**Exercise objective:** Restate the records in their entirety, word for word.

□ □ □ □ □

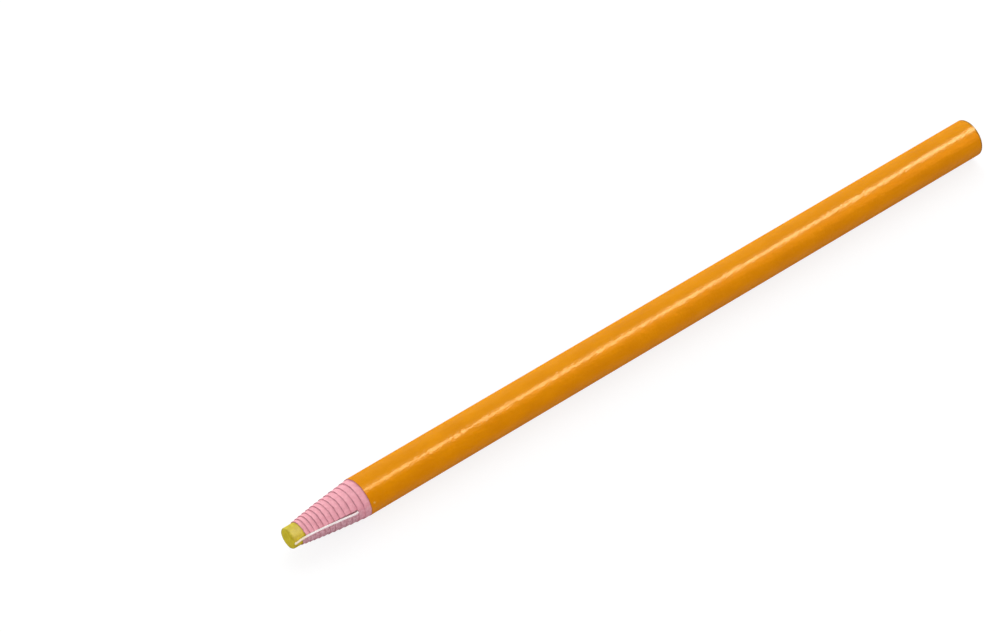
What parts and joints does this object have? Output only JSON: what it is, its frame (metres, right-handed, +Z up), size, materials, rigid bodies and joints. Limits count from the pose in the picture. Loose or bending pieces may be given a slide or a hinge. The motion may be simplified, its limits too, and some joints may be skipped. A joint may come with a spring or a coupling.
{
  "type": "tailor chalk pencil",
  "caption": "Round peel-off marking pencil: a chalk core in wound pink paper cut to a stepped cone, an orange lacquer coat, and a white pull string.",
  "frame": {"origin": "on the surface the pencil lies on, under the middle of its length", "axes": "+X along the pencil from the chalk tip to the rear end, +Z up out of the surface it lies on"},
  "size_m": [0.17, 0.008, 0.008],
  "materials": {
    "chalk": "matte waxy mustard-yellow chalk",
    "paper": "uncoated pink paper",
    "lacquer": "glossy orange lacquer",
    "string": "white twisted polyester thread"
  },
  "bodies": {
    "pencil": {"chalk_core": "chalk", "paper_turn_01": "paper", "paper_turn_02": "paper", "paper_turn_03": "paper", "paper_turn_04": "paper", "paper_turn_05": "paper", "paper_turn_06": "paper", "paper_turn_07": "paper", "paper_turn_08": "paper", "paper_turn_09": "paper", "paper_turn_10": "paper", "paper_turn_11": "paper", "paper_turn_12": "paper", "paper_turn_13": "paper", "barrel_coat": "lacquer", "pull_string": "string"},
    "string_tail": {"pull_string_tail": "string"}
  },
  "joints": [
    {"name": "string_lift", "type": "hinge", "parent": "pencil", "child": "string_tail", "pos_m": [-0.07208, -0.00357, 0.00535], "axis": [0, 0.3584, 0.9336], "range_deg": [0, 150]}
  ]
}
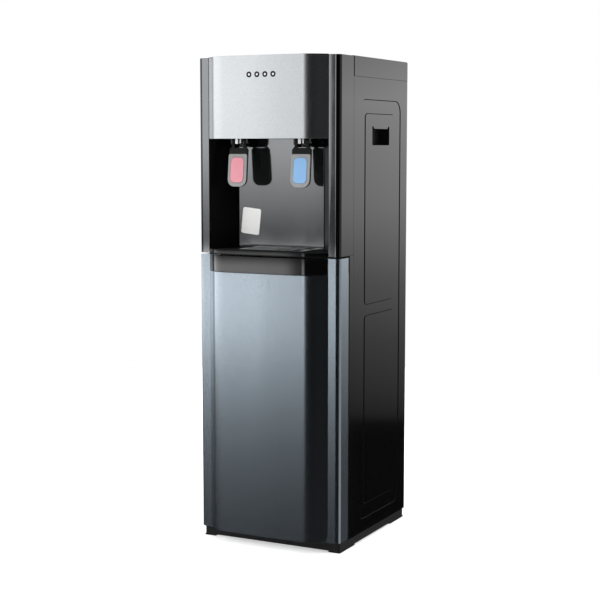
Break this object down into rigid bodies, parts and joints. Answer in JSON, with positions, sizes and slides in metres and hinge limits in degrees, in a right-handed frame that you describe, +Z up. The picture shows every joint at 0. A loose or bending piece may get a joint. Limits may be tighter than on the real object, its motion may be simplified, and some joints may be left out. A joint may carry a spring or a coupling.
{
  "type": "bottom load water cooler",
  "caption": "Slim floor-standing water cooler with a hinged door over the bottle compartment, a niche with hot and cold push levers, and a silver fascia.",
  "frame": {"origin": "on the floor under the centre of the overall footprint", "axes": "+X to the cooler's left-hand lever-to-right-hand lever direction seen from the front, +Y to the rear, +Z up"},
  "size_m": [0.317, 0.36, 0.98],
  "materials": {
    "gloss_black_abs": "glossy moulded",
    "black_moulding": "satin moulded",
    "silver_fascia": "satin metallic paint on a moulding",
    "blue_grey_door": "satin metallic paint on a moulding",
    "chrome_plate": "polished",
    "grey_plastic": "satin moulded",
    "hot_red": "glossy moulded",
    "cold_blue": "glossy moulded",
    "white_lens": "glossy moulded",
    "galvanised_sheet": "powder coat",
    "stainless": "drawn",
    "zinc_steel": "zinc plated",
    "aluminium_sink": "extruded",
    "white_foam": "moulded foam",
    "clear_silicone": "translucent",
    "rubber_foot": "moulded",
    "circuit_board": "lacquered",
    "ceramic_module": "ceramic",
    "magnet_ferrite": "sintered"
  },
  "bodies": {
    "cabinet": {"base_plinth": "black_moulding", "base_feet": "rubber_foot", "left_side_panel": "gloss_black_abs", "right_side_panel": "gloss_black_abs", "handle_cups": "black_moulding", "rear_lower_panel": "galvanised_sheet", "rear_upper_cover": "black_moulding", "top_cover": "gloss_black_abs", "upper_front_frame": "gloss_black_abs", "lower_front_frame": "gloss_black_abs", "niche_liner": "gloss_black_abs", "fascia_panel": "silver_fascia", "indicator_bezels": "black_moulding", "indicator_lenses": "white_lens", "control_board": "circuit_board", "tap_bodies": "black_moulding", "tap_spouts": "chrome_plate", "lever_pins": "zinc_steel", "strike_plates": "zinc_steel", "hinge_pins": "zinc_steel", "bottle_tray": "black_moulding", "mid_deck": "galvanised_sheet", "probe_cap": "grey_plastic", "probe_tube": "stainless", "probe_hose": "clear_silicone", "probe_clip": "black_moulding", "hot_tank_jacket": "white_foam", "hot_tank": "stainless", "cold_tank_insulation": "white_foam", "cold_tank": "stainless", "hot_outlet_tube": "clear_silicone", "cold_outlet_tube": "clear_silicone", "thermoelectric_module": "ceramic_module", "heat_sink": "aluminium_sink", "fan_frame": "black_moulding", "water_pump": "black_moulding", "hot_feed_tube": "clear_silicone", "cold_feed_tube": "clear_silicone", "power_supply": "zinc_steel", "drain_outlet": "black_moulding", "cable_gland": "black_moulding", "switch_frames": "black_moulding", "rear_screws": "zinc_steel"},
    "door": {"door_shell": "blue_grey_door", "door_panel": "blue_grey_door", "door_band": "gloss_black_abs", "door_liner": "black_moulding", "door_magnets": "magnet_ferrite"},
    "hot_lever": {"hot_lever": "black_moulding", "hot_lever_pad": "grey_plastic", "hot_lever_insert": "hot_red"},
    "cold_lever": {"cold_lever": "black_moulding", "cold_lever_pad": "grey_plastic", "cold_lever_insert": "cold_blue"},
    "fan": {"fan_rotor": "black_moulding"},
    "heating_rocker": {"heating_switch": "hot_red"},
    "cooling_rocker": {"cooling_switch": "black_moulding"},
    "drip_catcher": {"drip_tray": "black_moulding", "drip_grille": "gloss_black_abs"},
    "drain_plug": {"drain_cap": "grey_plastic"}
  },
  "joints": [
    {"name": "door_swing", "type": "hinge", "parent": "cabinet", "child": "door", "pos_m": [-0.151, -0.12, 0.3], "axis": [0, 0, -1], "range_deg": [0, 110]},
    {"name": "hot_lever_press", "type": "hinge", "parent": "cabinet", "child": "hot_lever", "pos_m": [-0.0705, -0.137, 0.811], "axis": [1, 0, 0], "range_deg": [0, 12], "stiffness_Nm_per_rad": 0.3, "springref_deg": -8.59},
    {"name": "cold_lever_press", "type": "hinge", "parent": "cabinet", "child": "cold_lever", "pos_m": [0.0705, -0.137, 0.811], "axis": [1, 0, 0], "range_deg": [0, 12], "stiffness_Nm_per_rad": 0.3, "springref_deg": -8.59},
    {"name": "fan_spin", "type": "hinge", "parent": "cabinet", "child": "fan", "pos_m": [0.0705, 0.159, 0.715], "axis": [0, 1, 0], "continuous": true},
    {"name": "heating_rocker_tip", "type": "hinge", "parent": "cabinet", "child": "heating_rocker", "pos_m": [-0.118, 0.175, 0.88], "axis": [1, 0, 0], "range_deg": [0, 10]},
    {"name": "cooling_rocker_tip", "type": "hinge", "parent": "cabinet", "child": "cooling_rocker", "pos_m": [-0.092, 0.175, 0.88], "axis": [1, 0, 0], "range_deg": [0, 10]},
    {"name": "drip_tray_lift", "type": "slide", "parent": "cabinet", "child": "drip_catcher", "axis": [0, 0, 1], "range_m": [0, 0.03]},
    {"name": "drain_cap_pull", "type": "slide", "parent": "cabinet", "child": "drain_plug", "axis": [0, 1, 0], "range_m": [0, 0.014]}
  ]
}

□ □ □ □ □

**Written solution:**
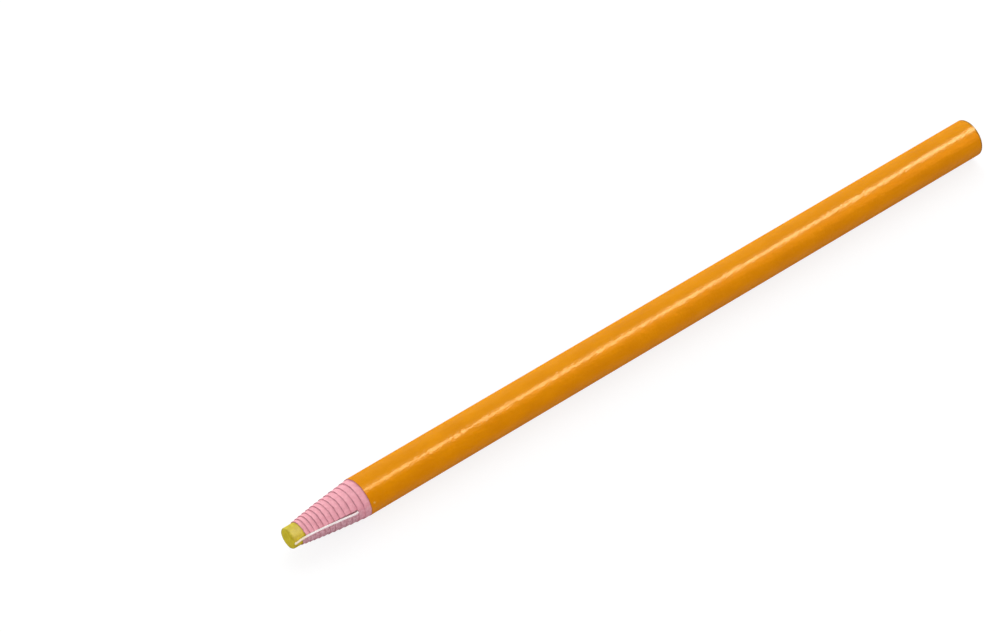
What parts and joints does this object have? Output only JSON: what it is, its frame (metres, right-handed, +Z up), size, materials, rigid bodies and joints. Limits count from the pose in the picture. Loose or bending pieces may be given a slide or a hinge. The motion may be simplified, its limits too, and some joints may be skipped. A joint may come with a spring or a coupling.
{
  "type": "tailor chalk pencil",
  "caption": "Round peel-off marking pencil: a chalk core in wound pink paper cut to a stepped cone, an orange lacquer coat, and a white pull string.",
  "frame": {"origin": "on the surface the pencil lies on, under the middle of its length", "axes": "+X along the pencil from the chalk tip to the rear end, +Z up out of the surface it lies on"},
  "size_m": [0.17, 0.008, 0.008],
  "materials": {
    "chalk": "matte waxy mustard-yellow chalk",
    "paper": "uncoated pink paper",
    "lacquer": "glossy orange lacquer",
    "string": "white twisted polyester thread"
  },
  "bodies": {
    "pencil": {"chalk_core": "chalk", "paper_turn_01": "paper", "paper_turn_02": "paper", "paper_turn_03": "paper", "paper_turn_04": "paper", "paper_turn_05": "paper", "paper_turn_06": "paper", "paper_turn_07": "paper", "paper_turn_08": "paper", "paper_turn_09": "paper", "paper_turn_10": "paper", "paper_turn_11": "paper", "paper_turn_12": "paper", "paper_turn_13": "paper", "barrel_coat": "lacquer", "pull_string": "string"},
    "string_tail": {"pull_string_tail": "string"}
  },
  "joints": [
    {"name": "string_lift", "type": "hinge", "parent": "pencil", "child": "string_tail", "pos_m": [-0.07208, -0.00357, 0.00535], "axis": [0, 0.3584, 0.9336], "range_deg": [0, 150]}
  ]
}
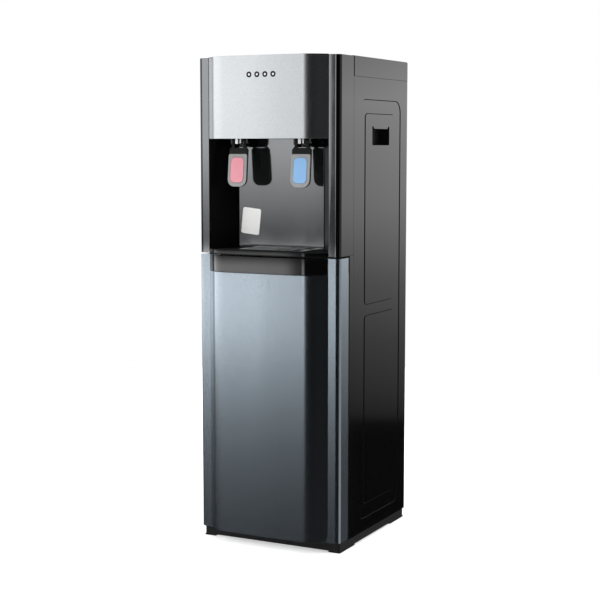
Break this object down into rigid bodies, parts and joints. Answer in JSON, with positions, sizes and slides in metres and hinge limits in degrees, in a right-handed frame that you describe, +Z up. The picture shows every joint at 0. A loose or bending piece may get a joint. Limits may be tighter than on the real object, its motion may be simplified, and some joints may be left out. A joint may carry a spring or a coupling.
{
  "type": "bottom load water cooler",
  "caption": "Slim floor-standing water cooler with a hinged door over the bottle compartment, a niche with hot and cold push levers, and a silver fascia.",
  "frame": {"origin": "on the floor under the centre of the overall footprint", "axes": "+X to the cooler's left-hand lever-to-right-hand lever direction seen from the front, +Y to the rear, +Z up"},
  "size_m": [0.317, 0.36, 0.98],
  "materials": {
    "gloss_black_abs": "glossy moulded",
    "black_moulding": "satin moulded",
    "silver_fascia": "satin metallic paint on a moulding",
    "blue_grey_door": "satin metallic paint on a moulding",
    "chrome_plate": "polished",
    "grey_plastic": "satin moulded",
    "hot_red": "glossy moulded",
    "cold_blue": "glossy moulded",
    "white_lens": "glossy moulded",
    "galvanised_sheet": "powder coat",
    "stainless": "drawn",
    "zinc_steel": "zinc plated",
    "aluminium_sink": "extruded",
    "white_foam": "moulded foam",
    "clear_silicone": "translucent",
    "rubber_foot": "moulded",
    "circuit_board": "lacquered",
    "ceramic_module": "ceramic",
    "magnet_ferrite": "sintered"
  },
  "bodies": {
    "cabinet": {"base_plinth": "black_moulding", "base_feet": "rubber_foot", "left_side_panel": "gloss_black_abs", "right_side_panel": "gloss_black_abs", "handle_cups": "black_moulding", "rear_lower_panel": "galvanised_sheet", "rear_upper_cover": "black_moulding", "top_cover": "gloss_black_abs", "upper_front_frame": "gloss_black_abs", "lower_front_frame": "gloss_black_abs", "niche_liner": "gloss_black_abs", "fascia_panel": "silver_fascia", "indicator_bezels": "black_moulding", "indicator_lenses": "white_lens", "control_board": "circuit_board", "tap_bodies": "black_moulding", "tap_spouts": "chrome_plate", "lever_pins": "zinc_steel", "strike_plates": "zinc_steel", "hinge_pins": "zinc_steel", "bottle_tray": "black_moulding", "mid_deck": "galvanised_sheet", "probe_cap": "grey_plastic", "probe_tube": "stainless", "probe_hose": "clear_silicone", "probe_clip": "black_moulding", "hot_tank_jacket": "white_foam", "hot_tank": "stainless", "cold_tank_insulation": "white_foam", "cold_tank": "stainless", "hot_outlet_tube": "clear_silicone", "cold_outlet_tube": "clear_silicone", "thermoelectric_module": "ceramic_module", "heat_sink": "aluminium_sink", "fan_frame": "black_moulding", "water_pump": "black_moulding", "hot_feed_tube": "clear_silicone", "cold_feed_tube": "clear_silicone", "power_supply": "zinc_steel", "drain_outlet": "black_moulding", "cable_gland": "black_moulding", "switch_frames": "black_moulding", "rear_screws": "zinc_steel"},
    "door": {"door_shell": "blue_grey_door", "door_panel": "blue_grey_door", "door_band": "gloss_black_abs", "door_liner": "black_moulding", "door_magnets": "magnet_ferrite"},
    "hot_lever": {"hot_lever": "black_moulding", "hot_lever_pad": "grey_plastic", "hot_lever_insert": "hot_red"},
    "cold_lever": {"cold_lever": "black_moulding", "cold_lever_pad": "grey_plastic", "cold_lever_insert": "cold_blue"},
    "fan": {"fan_rotor": "black_moulding"},
    "heating_rocker": {"heating_switch": "hot_red"},
    "cooling_rocker": {"cooling_switch": "black_moulding"},
    "drip_catcher": {"drip_tray": "black_moulding", "drip_grille": "gloss_black_abs"},
    "drain_plug": {"drain_cap": "grey_plastic"}
  },
  "joints": [
    {"name": "door_swing", "type": "hinge", "parent": "cabinet", "child": "door", "pos_m": [-0.151, -0.12, 0.3], "axis": [0, 0, -1], "range_deg": [0, 110]},
    {"name": "hot_lever_press", "type": "hinge", "parent": "cabinet", "child": "hot_lever", "pos_m": [-0.0705, -0.137, 0.811], "axis": [1, 0, 0], "range_deg": [0, 12], "stiffness_Nm_per_rad": 0.3, "springref_deg": -8.59},
    {"name": "cold_lever_press", "type": "hinge", "parent": "cabinet", "child": "cold_lever", "pos_m": [0.0705, -0.137, 0.811], "axis": [1, 0, 0], "range_deg": [0, 12], "stiffness_Nm_per_rad": 0.3, "springref_deg": -8.59},
    {"name": "fan_spin", "type": "hinge", "parent": "cabinet", "child": "fan", "pos_m": [0.0705, 0.159, 0.715], "axis": [0, 1, 0], "continuous": true},
    {"name": "heating_rocker_tip", "type": "hinge", "parent": "cabinet", "child": "heating_rocker", "pos_m": [-0.118, 0.175, 0.88], "axis": [1, 0, 0], "range_deg": [0, 10]},
    {"name": "cooling_rocker_tip", "type": "hinge", "parent": "cabinet", "child": "cooling_rocker", "pos_m": [-0.092, 0.175, 0.88], "axis": [1, 0, 0], "range_deg": [0, 10]},
    {"name": "drip_tray_lift", "type": "slide", "parent": "cabinet", "child": "drip_catcher", "axis": [0, 0, 1], "range_m": [0, 0.03]},
    {"name": "drain_cap_pull", "type": "slide", "parent": "cabinet", "child": "drain_plug", "axis": [0, 1, 0], "range_m": [0, 0.014]}
  ]
}